In status syncs, participants are also limited to their one or two most crucial points they can speak about. Hence, they have to think and filter in advance to a meeting.
Related to this well preparedness, I asked about Jan's opinion of the Amazon approach floating around recently at Twitter. In that approach, no presentations are used but instead short written essays and meetings are structured into a reading, discussion, and conclusion phase. To my delight, he did not only share his opinion but knows an executive at Amazon and was able to share the executive's experience with me as well: this approach takes a lot of effort as it requires a lot of preparation time and, thus, results in sleepless nights, but he absolutely loves it because the standard and quality of meetings have increased dramatically.
Another interesting aspect was that projects are partially run in a VC-funded style. Hence, the manager interacts as a stakeholder and not as the person involved in every decision with the need to permanently report. This gives the teams the freedom to execute with high focus. Trying out such ideas and being really productive with it definitely requires some time and also a shift of mindsets and evolving of culture. Of course, this is a really drastic step, but sometimes it is just good to know about other approaches and think about them even if you don't want to adapt them.
With regards to the work in the ML field itself, we discussed the importance of going for low hanging fruits where you can quite quickly create positive impact, whilst it is also important to do things in a sustainable way. Interestingly, they started to work on knowledge graphs some time ago to back their chatbots up with easy-accessible knowledge. Of course, I liked that part very much as our work on the Enterprise Knowledge Graph has the same motivation in mind.

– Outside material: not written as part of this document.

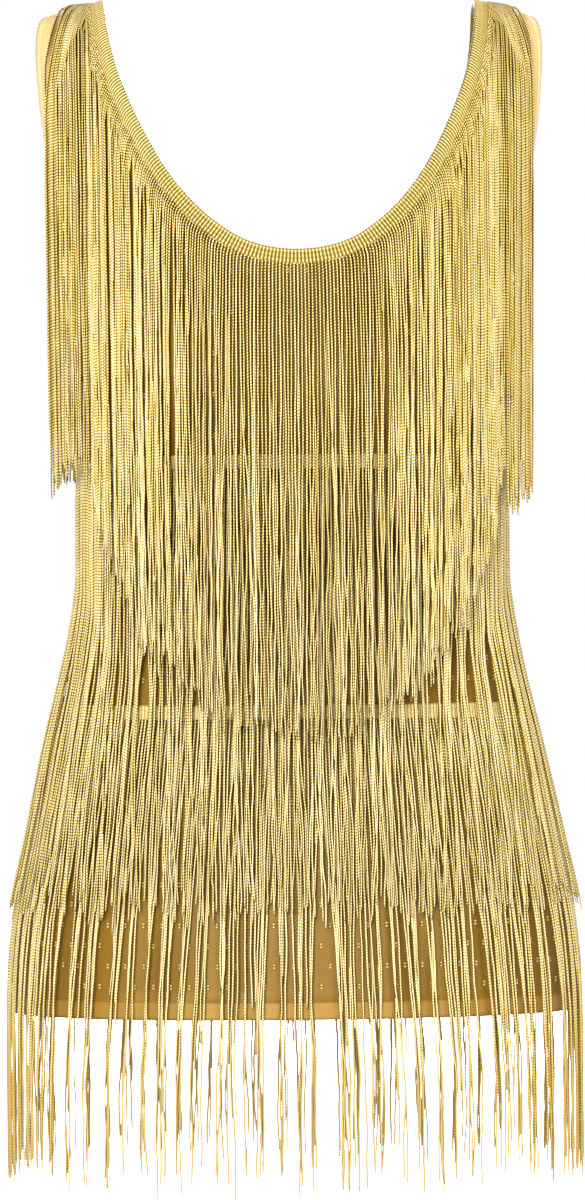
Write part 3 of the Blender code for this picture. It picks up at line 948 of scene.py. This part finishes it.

All in all, this was a great conference day I enjoyed much, not only because my chance to take the stage myself, but also because the high quality of speakers (content and way of presenting), the great venue, food and drinks, and the super networking experience, of which I only picked one to share with you.
I am super excited about the growing efforts of machine learning in Europe and personally am quite optimistic about the future of humanity.